FOR COUPLES: DISCOVERING INDIE ARTISANS. Nashville is like Asheville with fashion sense. There are pockets of originality scattered all over town. Marathon Village, a restored nineteenth-century motor factory, houses Antique Archaeology, a trove of Americana curated by American Pickers star Mike Wolfe, and the joint workshop of Otis James and Emil Erwin, whose handcrafted ties and leather goods were discovered by Garden & Gun when the two proprietors were still in their respective garages.
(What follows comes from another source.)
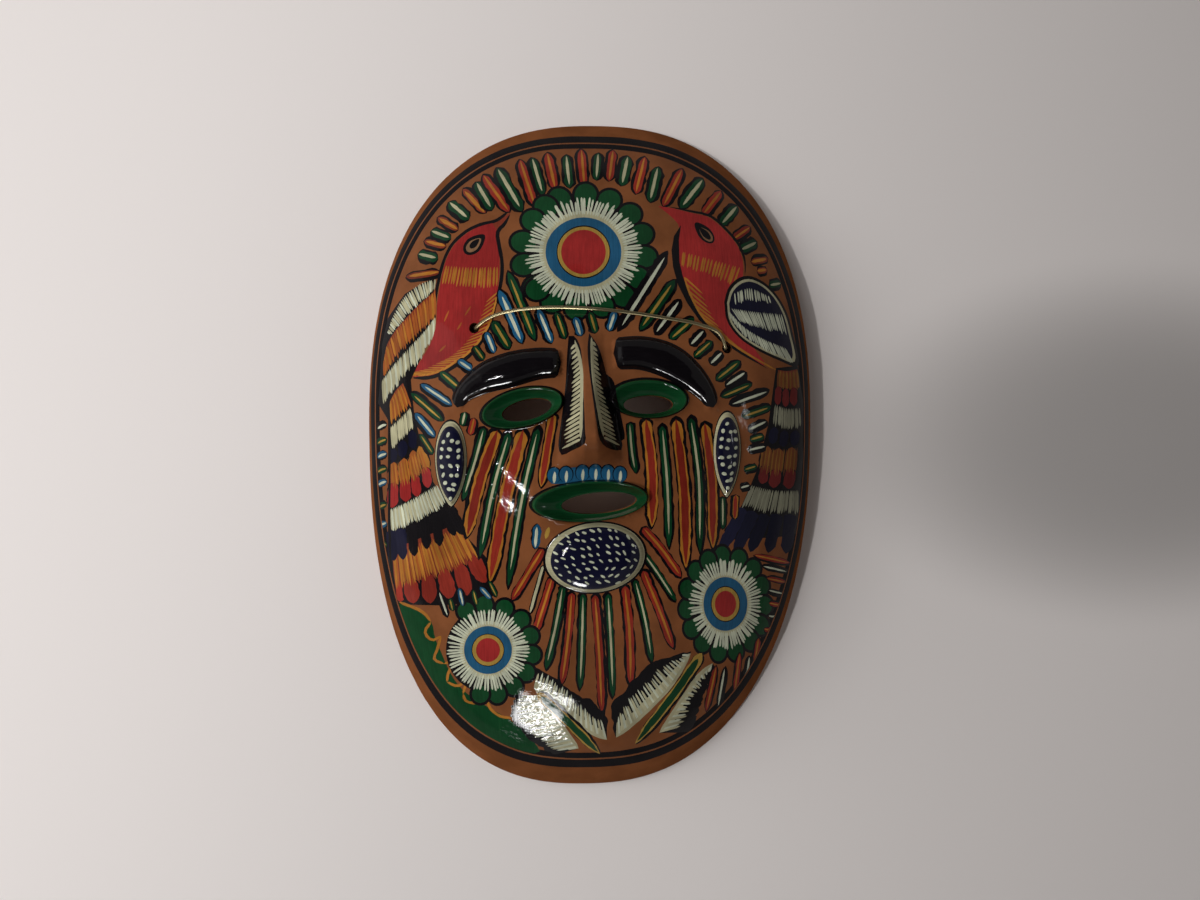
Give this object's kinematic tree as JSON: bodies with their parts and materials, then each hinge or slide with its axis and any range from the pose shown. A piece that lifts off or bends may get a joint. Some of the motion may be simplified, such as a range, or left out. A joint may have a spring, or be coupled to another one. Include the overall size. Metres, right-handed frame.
{
  "type": "ceramic mask",
  "caption": "Hollow oval clay face mask with a raised nose, brows, eye rims, lips, ears and chin, painted all over, with a stiff hanging wire.",
  "frame": {"origin": "on the table under the middle of the rim's box, with the mask lying face up", "axes": "+Z out of the face, +Y to the top of the head, +X to the right as the face is looked at"},
  "size_m": [0.186, 0.28, 0.0775],
  "materials": {
    "painted_clay": "low-fired brown clay, painted in glossy colours and varnished on the face, bare and matt on the rim and behind",
    "brass_wire": "drawn wire, slightly tarnished"
  },
  "bodies": {
    "root": {"mask": "painted_clay", "hanging_wire": "brass_wire"}
  },
  "joints": []
}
Fun stops in the 12South neighborhood include Katy K Designs (vintage fringe and rhinestones) and Imogene Willie, which stitches custom-tailored jeans on-site. (There’s no sign. Look for an orange cross on an old white gas station.) Two Old Hippies in the Gulch district is like Urban Outfitters for grown-ups. The craft cocktail movement is going strong here too. Start with No. 308, where the bar is papered with pages from Charles Bukowski novels, then head over to Holland House, where you can watch dapper bartenders and settle into its lavender-colored, decadent opulence. Above speakeasy-style Patterson House is the Catbird Seat—among Bon Appétit’s top ten new restaurants of 2012. Snag one of its thirty-two seats and watch star chefs Josh Habiger and Erik Anderson riff on regional flavors with dishes like maple thyme custard served with a strip of bacon in an eggshell.
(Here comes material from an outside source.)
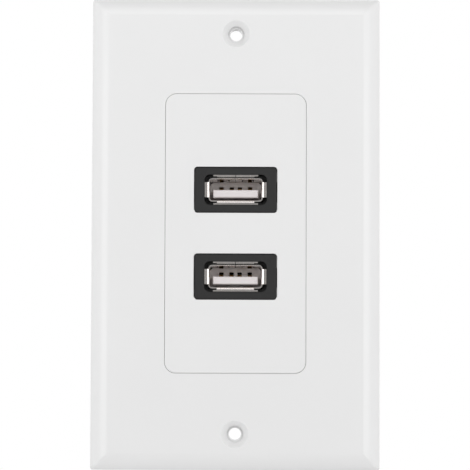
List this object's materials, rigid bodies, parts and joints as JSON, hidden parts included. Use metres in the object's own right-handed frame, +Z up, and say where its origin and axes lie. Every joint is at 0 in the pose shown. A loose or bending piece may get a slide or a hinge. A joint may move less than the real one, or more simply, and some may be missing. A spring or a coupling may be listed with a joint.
{
  "type": "usb wall plate",
  "caption": "Decorator wall plate with a flush insert that holds through USB-A sockets, one above the other, with countersunk plate screw holes and a strap for a wall box.",
  "frame": {"origin": "centre of the plate on the wall, midway between the two box screw slots", "axes": "+Z up the plate, +X to the right as seen from the front, +Y into the wall, so the front looks along -Y"},
  "size_m": [0.0698, 0.038, 0.1142],
  "materials": {
    "plate": "white moulded, semi-gloss",
    "insert": "white moulded, semi-gloss",
    "coupler": "black moulded, matte",
    "shell": "nickel plated sheet, bright with a soft grain",
    "insulator": "white moulded, satin",
    "contact": "gold flash, bright",
    "board": "green solder mask",
    "screw": "zinc plated"
  },
  "bodies": {
    "root": {"wall_plate": "plate", "insert": "insert", "coupler_screws": "screw", "upper_coupler_body": "coupler", "upper_link_board": "board", "upper_front_shell": "shell", "upper_front_insulator": "insulator", "upper_front_contact_ground": "contact", "upper_front_contact_d_plus": "contact", "upper_front_contact_d_minus": "contact", "upper_front_contact_vbus": "contact", "upper_rear_shell": "shell", "upper_rear_insulator": "insulator", "upper_rear_contact_ground": "contact", "upper_rear_contact_d_plus": "contact", "upper_rear_contact_d_minus": "contact", "upper_rear_contact_vbus": "contact", "lower_coupler_body": "coupler", "lower_link_board": "board", "lower_front_shell": "shell", "lower_front_insulator": "insulator", "lower_front_contact_ground": "contact", "lower_front_contact_d_plus": "contact", "lower_front_contact_d_minus": "contact", "lower_front_contact_vbus": "contact", "lower_rear_shell": "shell", "lower_rear_insulator": "insulator", "lower_rear_contact_ground": "contact", "lower_rear_contact_d_plus": "contact", "lower_rear_contact_d_minus": "contact", "lower_rear_contact_vbus": "contact"}
  },
  "joints": []
}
FOR GIRLFRIEND GETAWAYS: HOLIDAY SHOPPING IN GREEN HILLS. It may be sacrilegious to suggest that Atlantans leave town to shop, but Nashville offers a reprieve from seasonal Buckhead frenzy. The swanky Mall at Green Hills has top designers, including Kate Spade, Jimmy Choo, and Tory Burch. Nearby open-air Hill Center has national brands such as Billy Reid and Anthropologie plus local boutiques like H. Audrey, where Hank Williams’s granddaughter provides top labels (Helmut Lang, Rag & Bone, Raquel Allegra) to clients like Nicole Kidman and Gwyneth Paltrow. But don’t overlook obscure centers, especially Greenbriar Village (Levy’s Clothier; Parnassus Books, owned by writer Ann Patchett; and kitschy classic Donut Den) and Grace’s Plaza (sparkly pink Dotted Line paper boutique, skin-care products/spa Private Edition, Corzine & Co. china). Brunch at Margot, a quaint French cafe with mismatched china and peppery cucumber-infused Bloody Marys. Stay in historic Union Station Hotel and gossip all night on the cozy sofas beneath the lobby’s stained-glass, barrel-vaulted ceiling.

FOR FAMILIES: COUNTRY CHRISTMAS AT OPRYLAND. With nearly 3,000 rooms, Gaylord Opryland is the largest nongaming hotel in the continental United States, and the glass-covered biodome feels more than a little like Las Vegas—down to the indoor quarter-mile boat ride around Delta Island, where you’ll float past banana trees and rushing waterfalls. Families save all year for annual trips to the Country Christmas celebration, which includes 2 million pounds of Shrek-themed ice sculptures and slides, horse-drawn carriages, a Christmas village, gingerbread workshops, dinner shows, and the Rockettes. At the four-diamond hotel’s signature Old Hickory Steakhouse, the old-school waiters are so gracious and the orchids so lush, you almost believe the streetlamps are really glowing over the Mississippi River. (Christmas packages from $225/night.)